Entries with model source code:
+ + + + + + +

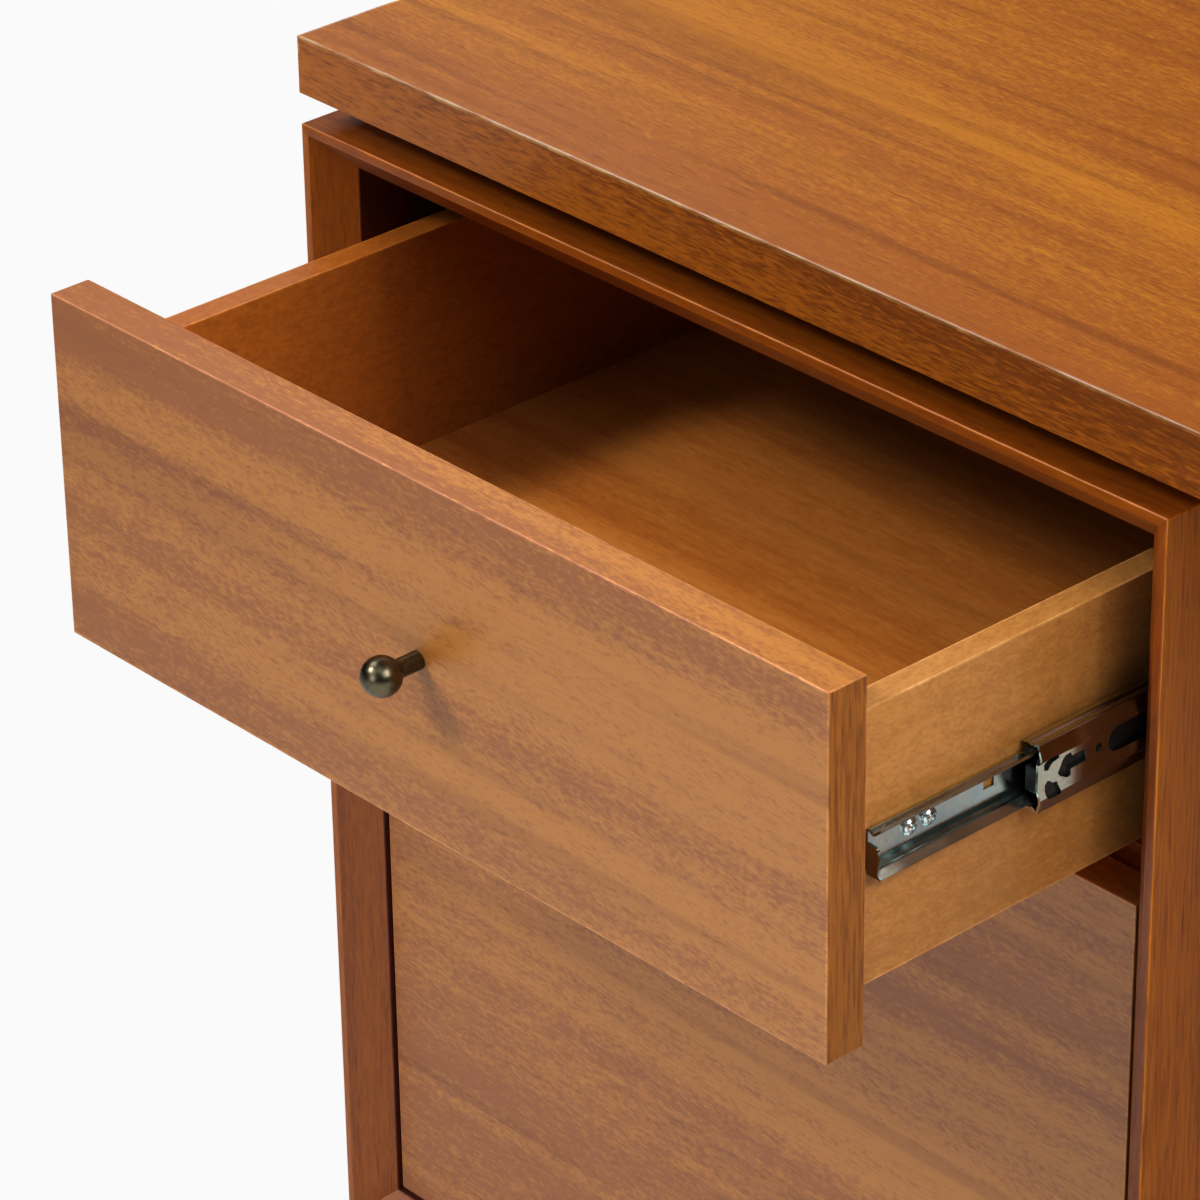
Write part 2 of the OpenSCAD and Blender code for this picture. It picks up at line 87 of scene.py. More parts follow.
# ------------------------------------------------------------------ node helpers
class Tree:
    def __init__(self, name):
        self.mat = bpy.data.materials.new(name)
        self.mat.use_nodes = True
        self.t = self.mat.node_tree
        self.t.nodes.clear()
        self.out = self.t.nodes.new("ShaderNodeOutputMaterial")
        self.bsdf = self.t.nodes.new("ShaderNodeBsdfPrincipled")
        self.link(self.bsdf.outputs[0], self.out.inputs["Surface"])

    def node(self, kind, **kw):
        n = self.t.nodes.new(kind)
        for k, v in kw.items():
            setattr(n, k, v)
        return n

    def link(self, a, b):
        self.t.links.new(a, b)

    def put(self, socket, v):
        if hasattr(v, "links"):
            self.link(v, socket)
        else:
            socket.default_value = v

    def math(self, op, a, b=None, c=None, clamp=False):
        n = self.node("ShaderNodeMath", operation=op, use_clamp=clamp)
        for i, v in enumerate((a, b, c)):
            if v is not None:
                self.put(n.inputs[i], v)
        return n.outputs[0]

    def vec(self, op, a, b=None):
        n = self.node("ShaderNodeVectorMath", operation=op)
        self.put(n.inputs[0], a)
        if b is not None:
            self.put(n.inputs[1], b)
        return n.outputs[0]

    def split(self, v):
        n = self.node("ShaderNodeSeparateXYZ")
        self.link(v, n.inputs[0])
        return n.outputs[0], n.outputs[1], n.outputs[2]

    def join(self, x, y, z):
        n = self.node("ShaderNodeCombineXYZ")
        for i, v in enumerate((x, y, z)):
            self.put(n.inputs[i], v)
        return n.outputs[0]

    def noise(self, v, scale=1.0, detail=2.0, rough=0.5, distort=0.0, colour=False):
        n = self.node("ShaderNodeTexNoise", noise_dimensions="3D")
        self.link(v, n.inputs["Vector"])
        n.inputs["Scale"].default_value = scale
        n.inputs["Detail"].default_value = detail
        n.inputs["Roughness"].default_value = rough
        n.inputs["Distortion"].default_value = distort
        return n.outputs["Color" if colour else "Fac"]

    def span(self, v, a, b, lo=0.0, hi=1.0, smooth=False):
        n = self.node("ShaderNodeMapRange", clamp=True)
        if smooth:
            n.interpolation_type = "SMOOTHSTEP"
        self.put(n.inputs["Value"], v)
        n.inputs["From Min"].default_value = a
        n.inputs["From Max"].default_value = b
        n.inputs["To Min"].default_value = lo
        n.inputs["To Max"].default_value = hi
        return n.outputs[0]

    def ramp(self, v, stops):
        n = self.node("ShaderNodeValToRGB")
        cr = n.color_ramp
        while len(cr.elements) > 1:
            cr.elements.remove(cr.elements[-1])
        for i, (p, c) in enumerate(stops):
            e = cr.elements[0] if i == 0 else cr.elements.new(p)
            e.position = p
            e.color = (*c, 1)
        self.put(n.inputs[0], v)
        return n.outputs[0]

    def mix(self, f, a, b, mode="MIX"):
        n = self.node("ShaderNodeMix", data_type="RGBA", blend_type=mode)
        self.put(n.inputs[0], f)
        for i, v in ((6, a), (7, b)):
            if hasattr(v, "links"):
                self.link(v, n.inputs[i])
            else:
                n.inputs[i].default_value = (*v, 1)
        return n.outputs[2]

    def pick(self, f, a, b):
        n = self.node("ShaderNodeMix", data_type="VECTOR")
        self.put(n.inputs[0], f)
        self.link(a, n.inputs[4])
        self.link(b, n.inputs[5])
        return n.outputs[1]

    def bump(self, h, dist, strength=1.0):
        n = self.node("ShaderNodeBump")
        self.link(h, n.inputs["Height"])
        n.inputs["Distance"].default_value = dist
        n.inputs["Strength"].default_value = strength
        self.link(n.outputs[0], self.bsdf.inputs["Normal"])


def lin(r, g, b):
    f = lambda c: (c / 255 / 12.92) if c <= 10 else ((c / 255 + 0.055) / 1.055) ** 2.4
    return (f(r), f(g), f(b))


PERM = {"x": (0, 1, 2), "y": (1, 0, 2), "z": (2, 0, 1)}
_wood_count = [0]


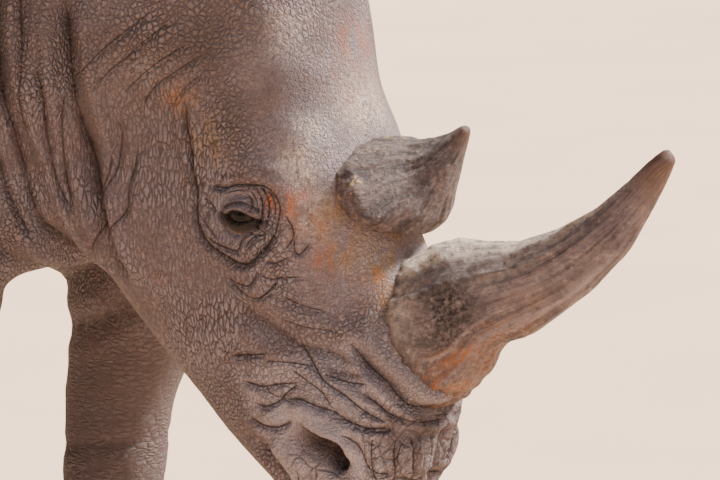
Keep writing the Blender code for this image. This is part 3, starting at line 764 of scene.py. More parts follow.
# Stains on the face map, in mm: centre, reach and strength.
RED_MUD = (((-2, 188), 28, 1.3), ((4, 160), 34, 1.2), ((-190, 272), 40, 0.45), ((95, 140), 50, 0.45),
           ((150, 80), 45, 0.45), ((50, 150), 40, 0.5), ((-200, 25), 70, 0.55), ((300, 45), 34, 0.9),
           ((318, 15), 40, 1.0), ((262, 62), 30, 0.5))
OCHRE_MUD = (((-285, 275), 90, 0.8), ((-120, 245), 60, 0.6), ((130, 62), 60, 0.9), ((95, 95), 60, 0.7),
             ((-120, 30), 60, 0.5), ((90, 30), 40, 0.6), ((45, 115), 50, 0.6), ((180, 70), 50, 0.6),
             ((-185, 270), 40, 0.6))
DUSK = (((-259, 214), 120, 0.75), ((-150, 190), 90, 0.55), ((-150, 110), 80, 0.60), ((-210, 70), 60, 0.55),
        ((389, 50), 70, 0.85), ((372, 105), 50, 0.50), ((400, 0), 60, 0.60), ((-225, 320), 110, 0.35),
        ((-290, 300), 90, 0.50))
BLEACHED = (((-55, 140), 34, 1.0), ((-30, 138), 30, 0.9), ((-100, 20), 70, 0.8), ((-250, 100), 60, 0.8),
            ((-90, 110), 40, 0.5), ((45, 145), 40, 0.5), ((20, 130), 30, 0.5), ((120, 80), 40, 0.35))


def stain(flat, spots, share):
    """The strongest of the stains at each point, on the share of the hide that takes them."""
    total = np.zeros(len(flat))
    for centre, reach, strength in spots:
        gap = np.linalg.norm(flat * 1000 - np.array(centre), axis=1)
        total = np.maximum(total, strength * np.exp(-(gap / (0.6 * reach)) ** 2))
    return total * share


def set_attribute(mesh, name, *columns):
    """Store up to three values for each point."""
    values = np.zeros((len(mesh.vertices), 3), np.float32)
    values[:, :len(columns)] = np.stack(columns, axis=1)
    mesh.attributes.new(name, "FLOAT_VECTOR", "POINT").data.foreach_set("vector", values.ravel())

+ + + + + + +

▸ **WHAT THIS TASK INVOLVES**: Extract the complete listing above, reproducing each line exactly.

▸ **EXPECTED ANSWER**:
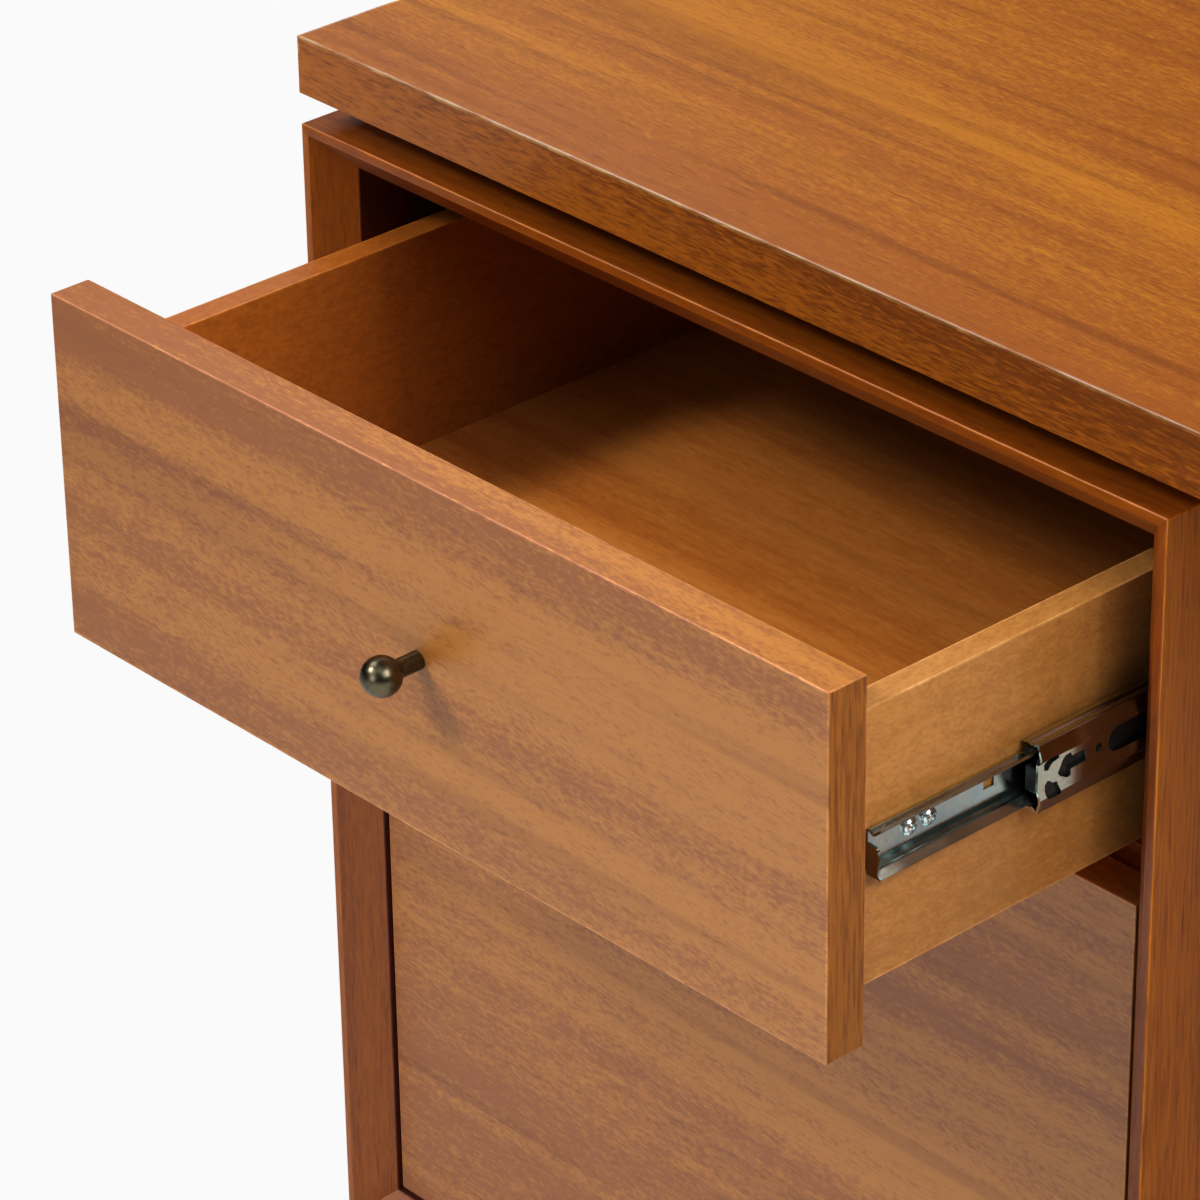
Write part 2 of the OpenSCAD and Blender code for this picture. It picks up at line 87 of scene.py. More parts follow.
# ------------------------------------------------------------------ node helpers
class Tree:
    def __init__(self, name):
        self.mat = bpy.data.materials.new(name)
        self.mat.use_nodes = True
        self.t = self.mat.node_tree
        self.t.nodes.clear()
        self.out = self.t.nodes.new("ShaderNodeOutputMaterial")
        self.bsdf = self.t.nodes.new("ShaderNodeBsdfPrincipled")
        self.link(self.bsdf.outputs[0], self.out.inputs["Surface"])

    def node(self, kind, **kw):
        n = self.t.nodes.new(kind)
        for k, v in kw.items():
            setattr(n, k, v)
        return n

    def link(self, a, b):
        self.t.links.new(a, b)

    def put(self, socket, v):
        if hasattr(v, "links"):
            self.link(v, socket)
        else:
            socket.default_value = v

    def math(self, op, a, b=None, c=None, clamp=False):
        n = self.node("ShaderNodeMath", operation=op, use_clamp=clamp)
        for i, v in enumerate((a, b, c)):
            if v is not None:
                self.put(n.inputs[i], v)
        return n.outputs[0]

    def vec(self, op, a, b=None):
        n = self.node("ShaderNodeVectorMath", operation=op)
        self.put(n.inputs[0], a)
        if b is not None:
            self.put(n.inputs[1], b)
        return n.outputs[0]

    def split(self, v):
        n = self.node("ShaderNodeSeparateXYZ")
        self.link(v, n.inputs[0])
        return n.outputs[0], n.outputs[1], n.outputs[2]

    def join(self, x, y, z):
        n = self.node("ShaderNodeCombineXYZ")
        for i, v in enumerate((x, y, z)):
            self.put(n.inputs[i], v)
        return n.outputs[0]

    def noise(self, v, scale=1.0, detail=2.0, rough=0.5, distort=0.0, colour=False):
        n = self.node("ShaderNodeTexNoise", noise_dimensions="3D")
        self.link(v, n.inputs["Vector"])
        n.inputs["Scale"].default_value = scale
        n.inputs["Detail"].default_value = detail
        n.inputs["Roughness"].default_value = rough
        n.inputs["Distortion"].default_value = distort
        return n.outputs["Color" if colour else "Fac"]

    def span(self, v, a, b, lo=0.0, hi=1.0, smooth=False):
        n = self.node("ShaderNodeMapRange", clamp=True)
        if smooth:
            n.interpolation_type = "SMOOTHSTEP"
        self.put(n.inputs["Value"], v)
        n.inputs["From Min"].default_value = a
        n.inputs["From Max"].default_value = b
        n.inputs["To Min"].default_value = lo
        n.inputs["To Max"].default_value = hi
        return n.outputs[0]

    def ramp(self, v, stops):
        n = self.node("ShaderNodeValToRGB")
        cr = n.color_ramp
        while len(cr.elements) > 1:
            cr.elements.remove(cr.elements[-1])
        for i, (p, c) in enumerate(stops):
            e = cr.elements[0] if i == 0 else cr.elements.new(p)
            e.position = p
            e.color = (*c, 1)
        self.put(n.inputs[0], v)
        return n.outputs[0]

    def mix(self, f, a, b, mode="MIX"):
        n = self.node("ShaderNodeMix", data_type="RGBA", blend_type=mode)
        self.put(n.inputs[0], f)
        for i, v in ((6, a), (7, b)):
            if hasattr(v, "links"):
                self.link(v, n.inputs[i])
            else:
                n.inputs[i].default_value = (*v, 1)
        return n.outputs[2]

    def pick(self, f, a, b):
        n = self.node("ShaderNodeMix", data_type="VECTOR")
        self.put(n.inputs[0], f)
        self.link(a, n.inputs[4])
        self.link(b, n.inputs[5])
        return n.outputs[1]

    def bump(self, h, dist, strength=1.0):
        n = self.node("ShaderNodeBump")
        self.link(h, n.inputs["Height"])
        n.inputs["Distance"].default_value = dist
        n.inputs["Strength"].default_value = strength
        self.link(n.outputs[0], self.bsdf.inputs["Normal"])


def lin(r, g, b):
    f = lambda c: (c / 255 / 12.92) if c <= 10 else ((c / 255 + 0.055) / 1.055) ** 2.4
    return (f(r), f(g), f(b))


PERM = {"x": (0, 1, 2), "y": (1, 0, 2), "z": (2, 0, 1)}
_wood_count = [0]


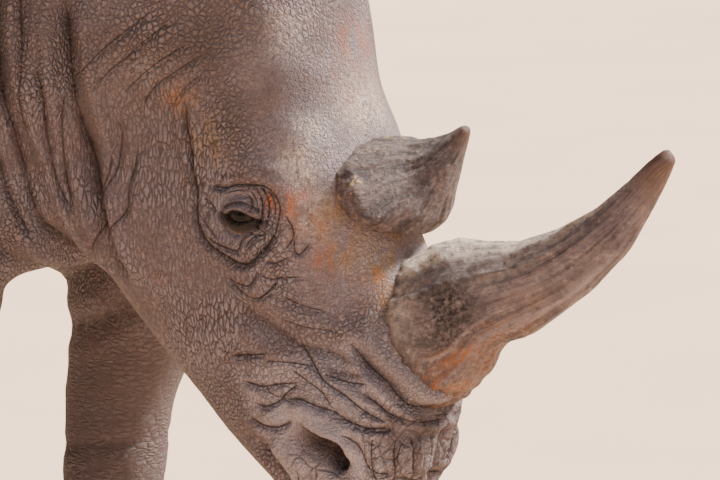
Keep writing the Blender code for this image. This is part 3, starting at line 764 of scene.py. More parts follow.
# Stains on the face map, in mm: centre, reach and strength.
RED_MUD = (((-2, 188), 28, 1.3), ((4, 160), 34, 1.2), ((-190, 272), 40, 0.45), ((95, 140), 50, 0.45),
           ((150, 80), 45, 0.45), ((50, 150), 40, 0.5), ((-200, 25), 70, 0.55), ((300, 45), 34, 0.9),
           ((318, 15), 40, 1.0), ((262, 62), 30, 0.5))
OCHRE_MUD = (((-285, 275), 90, 0.8), ((-120, 245), 60, 0.6), ((130, 62), 60, 0.9), ((95, 95), 60, 0.7),
             ((-120, 30), 60, 0.5), ((90, 30), 40, 0.6), ((45, 115), 50, 0.6), ((180, 70), 50, 0.6),
             ((-185, 270), 40, 0.6))
DUSK = (((-259, 214), 120, 0.75), ((-150, 190), 90, 0.55), ((-150, 110), 80, 0.60), ((-210, 70), 60, 0.55),
        ((389, 50), 70, 0.85), ((372, 105), 50, 0.50), ((400, 0), 60, 0.60), ((-225, 320), 110, 0.35),
        ((-290, 300), 90, 0.50))
BLEACHED = (((-55, 140), 34, 1.0), ((-30, 138), 30, 0.9), ((-100, 20), 70, 0.8), ((-250, 100), 60, 0.8),
            ((-90, 110), 40, 0.5), ((45, 145), 40, 0.5), ((20, 130), 30, 0.5), ((120, 80), 40, 0.35))


def stain(flat, spots, share):
    """The strongest of the stains at each point, on the share of the hide that takes them."""
    total = np.zeros(len(flat))
    for centre, reach, strength in spots:
        gap = np.linalg.norm(flat * 1000 - np.array(centre), axis=1)
        total = np.maximum(total, strength * np.exp(-(gap / (0.6 * reach)) ** 2))
    return total * share


def set_attribute(mesh, name, *columns):
    """Store up to three values for each point."""
    values = np.zeros((len(mesh.vertices), 3), np.float32)
    values[:, :len(columns)] = np.stack(columns, axis=1)
    mesh.attributes.new(name, "FLOAT_VECTOR", "POINT").data.foreach_set("vector", values.ravel())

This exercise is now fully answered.